ABOUT THE AUTHORS
Daniel W. McDonald is a senior patent trial lawyer and chair of the litigation practice group at Minneapolis intellectual property law firm Merchant & Gould.
William D. Schultz is a litigation attorney and partner at Merchant & Gould. Their e-mails: dmcdonald@merchantgould .com and email@example.com.
Business forum: Stemming the tidal wave of patent claims
- Article by: DANIEL W. McDONALD and W ILLIAM D. SCHULTZ
- August 5, 2012 - 7:21 PM
Less than a year after the most significant patent reform legislation in a generation became law, some interesting trends are taking hold. The reform was partially designed to combat the flood of lawsuits by "nonpracticing entities'' or NPEs'' -- sometimes called "patent trolls.''
These companies own patents but do not produce any products. Some view their lawsuits as hindering innovation rather than promoting it, as patents are supposed to do.
One tactic of NPEs (intended to generate more settlements quickly) was to sue dozens of companies in a single suit. The new law limits this option. But the net effect of this change is unclear. While the number of defendants per suit has dropped, the number of suits has risen dramatically. Thus, the new law is no cure-all for stemming litigation.
Non-practicing entities often send letters before suing. The letters enclose patents and hint at patent infringement. They generally don't accuse the recipient of patent infringement, but instead include an implicit threat as they encourage the recipient to obtain a license for a fixed price ($75,000 for example).
This creates a dilemma. Contesting the claim in court might risk incurring millions in attorneys' fees and an uncertain outcome. Ignoring the claim raises the risk of a lawsuit (with the added risk of punitive damages and attorney's fees due to ignoring an infringement risk).
A third option is to assess whether there is any merit to an assertion of infringement, and respond accordingly. However, even a preliminary patent infringement investigation with an experienced attorney can cost several thousand dollars. Despite these limited options, a reasonable and cost-effective response is possible.
Put the burden where it belongs: on the accuser. Some infringement allegations are weak. Others are serious assertions involving valid patents. Companies can make costly mistakes by misjudging one for the other.
Often these letters are evasive about the grounds for the infringement allegation. What is the basis for the claim and damages demand? These questions are rarely answered in letters asserting frivolous claims. A demand for specifics often exposes frivolous allegations. The party may go away if challenged, in the hopes of finding an easier target.
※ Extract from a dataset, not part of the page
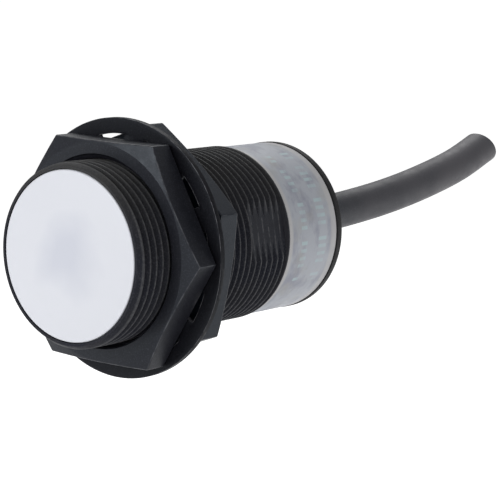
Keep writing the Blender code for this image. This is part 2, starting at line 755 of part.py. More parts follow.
def make_tooth(number, teeth):
    """One washer tooth, twisted about its own length and sunk into the ring."""
    tip = NUT_BORE_RADIUS
    root = WASHER_RING_BORE + WASHER_RING_WIDTH / 4
    middle = (tip + root) / 2

    def build(work):
        bmesh.ops.create_cube(work, size=1.0)
        size = (WASHER_THICKNESS, root - tip, TOOTH_ROOT_WIDTH)
        bmesh.ops.scale(work, vec=size, verts=work.verts)
        for corner in work.verts:
            if corner.co.y < 0:
                corner.co.z *= TOOTH_TIP_WIDTH / TOOTH_ROOT_WIDTH

    name = f"washer_tooth_{number}"
    tooth = bpy.data.objects.new(name, mesh_from(name, build))
    tooth.hide_render = True
    tooth.display_type = "WIRE"
    teeth.objects.link(tooth)
    angle = TOOTH_ANGLE + math.tau * number / TOOTH_COUNT
    place = Matrix.Translation(
        on_circle(angle, middle, WASHER_STATION + WASHER_THICKNESS / 2)
    )
    turn = Matrix.Rotation(angle, 4, "X")
    tooth.matrix_world = place @ turn @ Matrix.Rotation(TOOTH_TWIST, 4, "Y")


def make_washer():
    outline = [
        (WASHER_REAR, WASHER_RING_BORE),
        (WASHER_REAR, WASHER_RADIUS - WASHER_EDGE),
        (WASHER_REAR - WASHER_EDGE, WASHER_RADIUS),
        (WASHER_STATION + WASHER_EDGE, WASHER_RADIUS),
        (WASHER_STATION, WASHER_RADIUS - WASHER_EDGE),
        (WASHER_STATION, WASHER_RING_BORE),
    ]
    washer = turned("lock_washer", outline, "washer_coating")
    teeth = collection("washer_teeth", hidden=True)
    for number in range(TOOTH_COUNT):
        make_tooth(number, teeth)
    boolean(washer, teeth, "UNION")


clear_scene()
PARTS = collection("inductive_proximity_sensor")
CUTTERS = collection("cutters", hidden=True)
AXIS = bpy.data.objects.new("sensor_axis", None)
AXIS.rotation_euler = (0.0, math.pi / 2, 0.0)
PARTS.objects.link(AXIS)

make_barrel()
make_sensing_cap()
make_seal_ring()
make_coil()
make_board()
make_board_parts()
make_resin()
make_sleeve()
make_rear_cap()
make_grommet()
make_cable()
make_nut("front_nut", FRONT_NUT_FRONT, FRONT_NUT_ANGLE, 1)
make_washer()
make_nut("rear_nut", REAR_NUT_FRONT, REAR_NUT_ANGLE, -1)
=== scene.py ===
"""Looks of a cylindrical inductive proximity sensor with two nuts and a lock washer.

The sensor's axis lies along +X, and angles round it run from +Y towards +Z. The object's sizes
are in millimetres and become metres where a vertex or a node is made. Those of the camera and
the studio are in metres.
"""

import math

import bmesh
import bpy
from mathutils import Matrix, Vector


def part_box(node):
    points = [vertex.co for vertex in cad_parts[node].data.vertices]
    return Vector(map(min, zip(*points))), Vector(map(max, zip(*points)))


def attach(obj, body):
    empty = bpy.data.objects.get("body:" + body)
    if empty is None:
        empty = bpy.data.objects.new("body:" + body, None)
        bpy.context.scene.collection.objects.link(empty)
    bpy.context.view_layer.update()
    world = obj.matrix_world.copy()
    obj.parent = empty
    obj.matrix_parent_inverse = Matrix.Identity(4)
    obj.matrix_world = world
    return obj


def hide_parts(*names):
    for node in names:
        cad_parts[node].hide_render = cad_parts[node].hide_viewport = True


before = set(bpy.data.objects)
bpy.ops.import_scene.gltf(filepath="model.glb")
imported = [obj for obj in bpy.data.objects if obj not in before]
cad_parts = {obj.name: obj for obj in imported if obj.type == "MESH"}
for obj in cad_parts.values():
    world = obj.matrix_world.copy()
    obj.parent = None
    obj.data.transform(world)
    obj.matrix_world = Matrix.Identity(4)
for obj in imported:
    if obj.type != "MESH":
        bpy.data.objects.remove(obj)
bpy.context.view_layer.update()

MM = 0.001
WELD = 0.0002 * MM  # points closer than this are one

# Camera, fitted to the photograph
LENS = 149.57  # focal length, in millimetres as is the sensor's width
SENSOR_WIDTH = 36.0
AZIMUTH = math.radians(-52.047)
ELEVATION = math.radians(7.631)
CAMERA_PLACE = (-0.23931, -0.22317, 0.04471)
CLIP_START, CLIP_END = 0.01, 200.0


def span(node):
    """Front end, rear end and radius of a round CAD node, in millimetres."""
    low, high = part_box(node)
    return low.x / MM, high.x / MM, high.y / MM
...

Develop a plan for effective "triage" of infringement allegations. Consider developing internal resources to efficiently assess infringement allegations. Persons versed in technology but not law can be trained to provide a credible initial analysis that could streamline the time and costs involved.
Proper training can help the non-lawyer focus on the right parts of the patent. Patents have many parts. It is important to understand the role each part plays in the analysis. Many law firms with patent specialists will be able to provide or direct clients to resources for such training.
Counsel should be involved immediately. This provides the important benefit of protecting communications under the attorney-client privilege, avoiding discovery problems in any future litigation. Informed internal review combined with prompt legal advice will lead to better, quicker decision-making.
Pass the buck. In many cases, the accused product or service has been provided by a vendor. In that situation, a company may be able to demand that the vendor analyze the situation and solve the problem, on the vendor's nickel. One of the best ways to deal with a patent infringement claim is to notify a vendor that the problem is theirs, not yours.
Indemnity provisions should not be considered the unimportant "fine print" of vendor agreements. Companies should carefully and firmly negotiate indemnity in contracts, and favor vendors with the financial viability to take responsibility for any infringement claims.
Control your destiny. Hopes remain high that patent law reform will stem the rising tide of infringement litigation. But it's likely the new law will fall short of expectations for some time to come. Meanwhile, infringement charges will mount. A good strategy distinguishes between legitimate claims and frivolous demands, and deals with each accordingly.